Victoria considers minimum-size restriction for downtown housing units

Mayor Lisa Helps says review of new downtown housing is more about livability than unit size

Times Colonist
July 10, 2018

Photo - Victoria city hall clock.
Victoria City Hall

Victoria councillors have asked staff to consider setting a minimum unit size for downtown apartments and condos.

Mayor Lisa Helps said the review, which comes as councillors are about to send a revised zoning bylaw to a public hearing, is more about livability than unit size. That might mean ensuring a unit has an operable window or access to open space.

“What we don’t want is hearing: ‘Oh, it’s affordable housing,’ but it’s a tiny box that isn’t really very nice to call home,” Helps said. “I’m a firm believer that design can go a long way to creating livability in a small space. So I think that’s what we’re looking for, what design guidelines can implement that would create livability, affordability in a small footprint as well.”

While other areas of the city have minimum-size limits for multi-unit residential buildings, downtown Victoria, which has become home to an influx of micro-lofts, never has.

Two years ago councillors considered removing the minimum unit size in all multi-residential zones in the city. Instead, they directed staff to set at standard minimum unit size of 33 square metres — 355.2 square feet — in multi-unit zones outside downtown and set no minimum for downtown.

The Downtown Residents Association would like the city to impose a minimum unit size for downtown as part of a new zoning bylaw.

It’s an idea some councillors say has merit.

When the first of the micro-loft condo units were approved, the thinking was that for people living in them, downtown coffee shops, restaurants and open spaces would be their living area.

“Then we started to find out that people were using them for short term vacation rentals and when I asked [why], they would say they’re not livable for long term because they’re so small,” said Coun. Charlayne Thornton-Joe at a recent meeting of councillors. “So that is to me creating a concern.”

“I absolutely agree that where true housing is being provided it may be appropriate to have smaller unit sizes,” said Coun. Geoff Young, citing student housing as an example.

“But I certainly don’t want us to be in the situation that Coun. Thornton-Joe mentioned where people have the feeling that units are not really livable and that their best use is as STVRs,” he said.
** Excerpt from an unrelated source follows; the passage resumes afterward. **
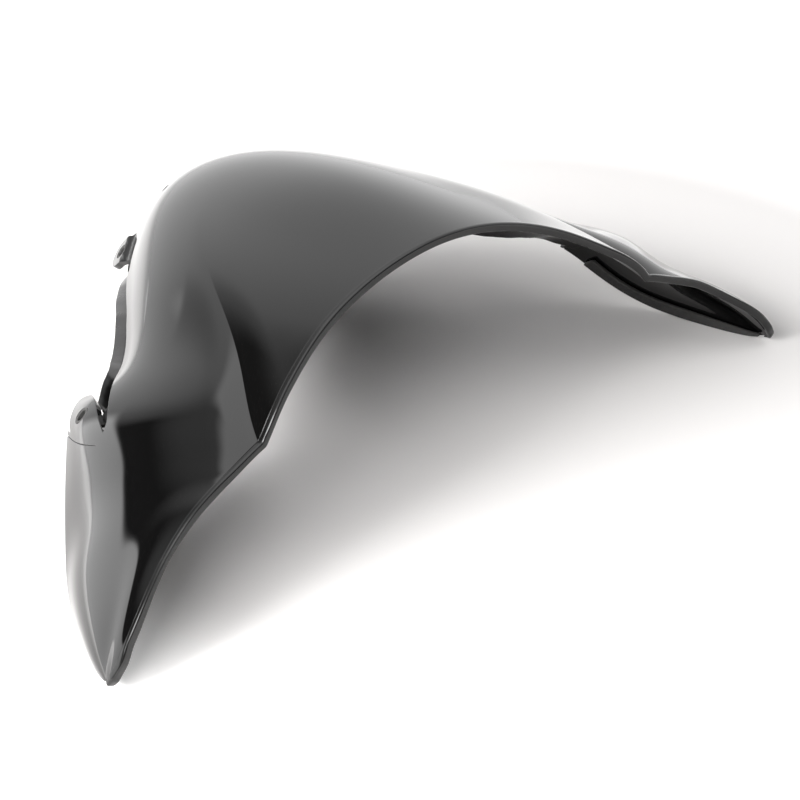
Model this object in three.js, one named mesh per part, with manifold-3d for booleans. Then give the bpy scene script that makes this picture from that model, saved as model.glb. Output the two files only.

The idea is opposed by the Urban Development Institute; it says a minimum-unit size in downtown will detract from the ability of developers to provide more affordable housing.

“This type of requirement will limit the ability of developers to bring a diverse housing supply to market and limit the ability of developers to respond to market conditions,” UDI executive director Kathy Hogan said in a letter to council.

Coun. Marianne Alto said livability isn’t necessarily a function of size.

“I can certainly point to many folk in my community where the unique and really quite outstanding opportunities to live in what I would consider to be a very small space have been very comfortable and very acceptable and really all that they want,” Alto said.

Helps said there’s no longer a worry new small units downtown will be used as vacation rentals because council has already amended the zoning to prohibit that. “You can’t build new units to be STVRs. You can only build new units to be rental units to be lived in by people renting or owning.”

Helps added that she wants to encourage student housing downtown.

“I want to see more students downtown. I want to see more student housing downtown. I want to see UVic downtown with students in housing.”

Coun. Pam Madoff said a staff review is an opportunity to re-examine the experience to date to see if it has been successful.

“We now have units that are 267 square feet. Maybe that’s a fabulous thing but maybe it isn’t. We need to know,” Madoff said.

Coun. Margaret Lucas opposed the idea of a minimum-unit size saying she doesn’t want the city to stifle creativity or put too many roadblocks in front of development. “It might turn away some ideas that could come forward because we’ve put stuff in place before they even come.”